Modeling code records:
=====

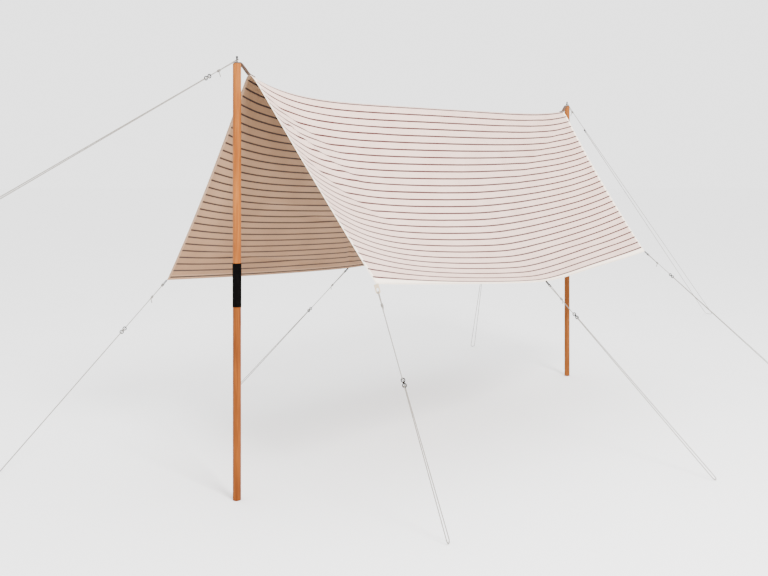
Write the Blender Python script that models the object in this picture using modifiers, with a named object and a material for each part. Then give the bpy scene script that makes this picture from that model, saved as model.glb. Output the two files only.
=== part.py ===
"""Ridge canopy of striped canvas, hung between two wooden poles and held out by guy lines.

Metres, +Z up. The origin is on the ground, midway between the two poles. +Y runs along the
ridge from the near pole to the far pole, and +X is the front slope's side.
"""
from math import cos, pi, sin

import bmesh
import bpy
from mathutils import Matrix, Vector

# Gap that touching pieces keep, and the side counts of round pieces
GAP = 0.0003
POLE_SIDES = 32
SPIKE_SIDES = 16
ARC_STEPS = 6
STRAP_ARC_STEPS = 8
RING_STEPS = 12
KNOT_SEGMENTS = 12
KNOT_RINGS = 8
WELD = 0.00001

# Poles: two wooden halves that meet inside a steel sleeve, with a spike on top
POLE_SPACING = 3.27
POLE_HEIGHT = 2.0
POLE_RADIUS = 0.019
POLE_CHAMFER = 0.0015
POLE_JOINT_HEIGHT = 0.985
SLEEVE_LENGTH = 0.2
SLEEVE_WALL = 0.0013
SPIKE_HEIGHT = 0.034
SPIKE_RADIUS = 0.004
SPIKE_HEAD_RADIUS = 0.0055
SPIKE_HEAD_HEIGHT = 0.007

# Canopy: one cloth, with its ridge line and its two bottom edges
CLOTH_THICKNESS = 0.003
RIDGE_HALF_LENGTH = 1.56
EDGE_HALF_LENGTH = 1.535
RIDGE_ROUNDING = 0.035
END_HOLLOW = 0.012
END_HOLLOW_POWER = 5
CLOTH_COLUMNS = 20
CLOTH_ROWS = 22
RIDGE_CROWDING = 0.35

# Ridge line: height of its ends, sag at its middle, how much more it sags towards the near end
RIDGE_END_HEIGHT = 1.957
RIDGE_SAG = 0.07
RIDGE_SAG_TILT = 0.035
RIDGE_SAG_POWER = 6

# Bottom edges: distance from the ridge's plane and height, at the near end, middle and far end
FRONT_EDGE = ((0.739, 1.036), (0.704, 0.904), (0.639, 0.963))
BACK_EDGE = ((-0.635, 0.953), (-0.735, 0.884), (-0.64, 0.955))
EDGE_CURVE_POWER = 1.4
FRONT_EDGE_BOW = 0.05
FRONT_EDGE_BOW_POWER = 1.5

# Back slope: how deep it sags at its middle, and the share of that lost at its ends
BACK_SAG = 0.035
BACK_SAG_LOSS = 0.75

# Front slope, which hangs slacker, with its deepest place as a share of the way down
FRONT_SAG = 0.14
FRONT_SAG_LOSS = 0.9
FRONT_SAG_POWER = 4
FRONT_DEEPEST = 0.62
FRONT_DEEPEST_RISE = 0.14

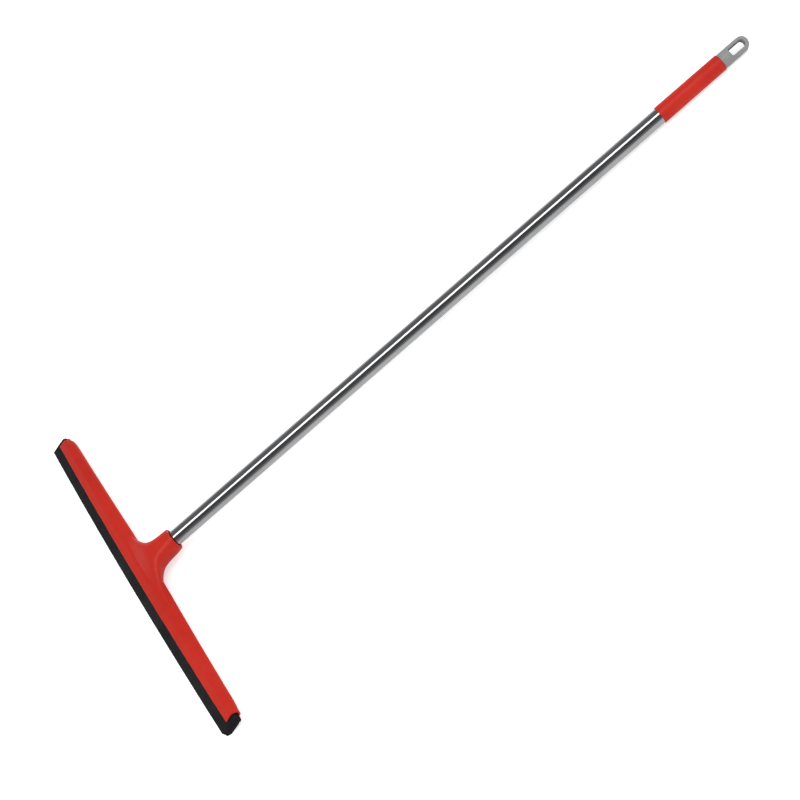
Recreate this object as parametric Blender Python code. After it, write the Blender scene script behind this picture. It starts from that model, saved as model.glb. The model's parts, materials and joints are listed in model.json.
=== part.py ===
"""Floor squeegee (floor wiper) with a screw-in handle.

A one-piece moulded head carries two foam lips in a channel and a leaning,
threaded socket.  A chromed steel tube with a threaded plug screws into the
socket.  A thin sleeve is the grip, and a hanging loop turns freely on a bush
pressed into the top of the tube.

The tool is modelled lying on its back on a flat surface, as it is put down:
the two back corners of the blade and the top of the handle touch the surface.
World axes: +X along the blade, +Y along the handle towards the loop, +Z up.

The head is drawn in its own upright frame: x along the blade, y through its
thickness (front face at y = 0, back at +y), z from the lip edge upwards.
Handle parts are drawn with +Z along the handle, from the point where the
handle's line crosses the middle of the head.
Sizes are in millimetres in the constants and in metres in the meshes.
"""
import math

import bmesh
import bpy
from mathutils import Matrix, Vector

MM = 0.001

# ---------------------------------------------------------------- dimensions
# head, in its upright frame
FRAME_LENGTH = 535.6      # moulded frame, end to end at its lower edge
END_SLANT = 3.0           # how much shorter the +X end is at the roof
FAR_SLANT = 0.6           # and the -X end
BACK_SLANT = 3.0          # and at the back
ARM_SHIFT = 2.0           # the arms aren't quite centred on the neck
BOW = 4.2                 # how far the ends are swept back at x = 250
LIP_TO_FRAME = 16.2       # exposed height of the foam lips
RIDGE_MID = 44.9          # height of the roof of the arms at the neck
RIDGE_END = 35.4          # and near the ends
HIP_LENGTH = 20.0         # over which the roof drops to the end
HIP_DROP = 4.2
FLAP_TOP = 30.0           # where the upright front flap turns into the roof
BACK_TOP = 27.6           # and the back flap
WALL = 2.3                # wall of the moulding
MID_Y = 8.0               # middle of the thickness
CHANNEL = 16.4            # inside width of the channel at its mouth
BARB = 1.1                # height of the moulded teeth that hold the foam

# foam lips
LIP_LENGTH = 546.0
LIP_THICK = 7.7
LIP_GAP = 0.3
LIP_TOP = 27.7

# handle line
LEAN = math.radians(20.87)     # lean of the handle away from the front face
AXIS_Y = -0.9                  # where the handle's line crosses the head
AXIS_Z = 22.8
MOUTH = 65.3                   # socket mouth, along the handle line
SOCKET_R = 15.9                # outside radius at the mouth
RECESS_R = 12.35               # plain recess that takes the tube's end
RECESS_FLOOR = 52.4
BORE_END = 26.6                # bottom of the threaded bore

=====

[Short problem] Exactly the lines above from the one with "Recreate this object" to the one with "a screw-in handle.", both included, are to be quoted; leave the rest out.

[Exercise solution]
Recreate this object as parametric Blender Python code. After it, write the Blender scene script behind this picture. It starts from that model, saved as model.glb. The model's parts, materials and joints are listed in model.json.
=== part.py ===
"""Floor squeegee (floor wiper) with a screw-in handle.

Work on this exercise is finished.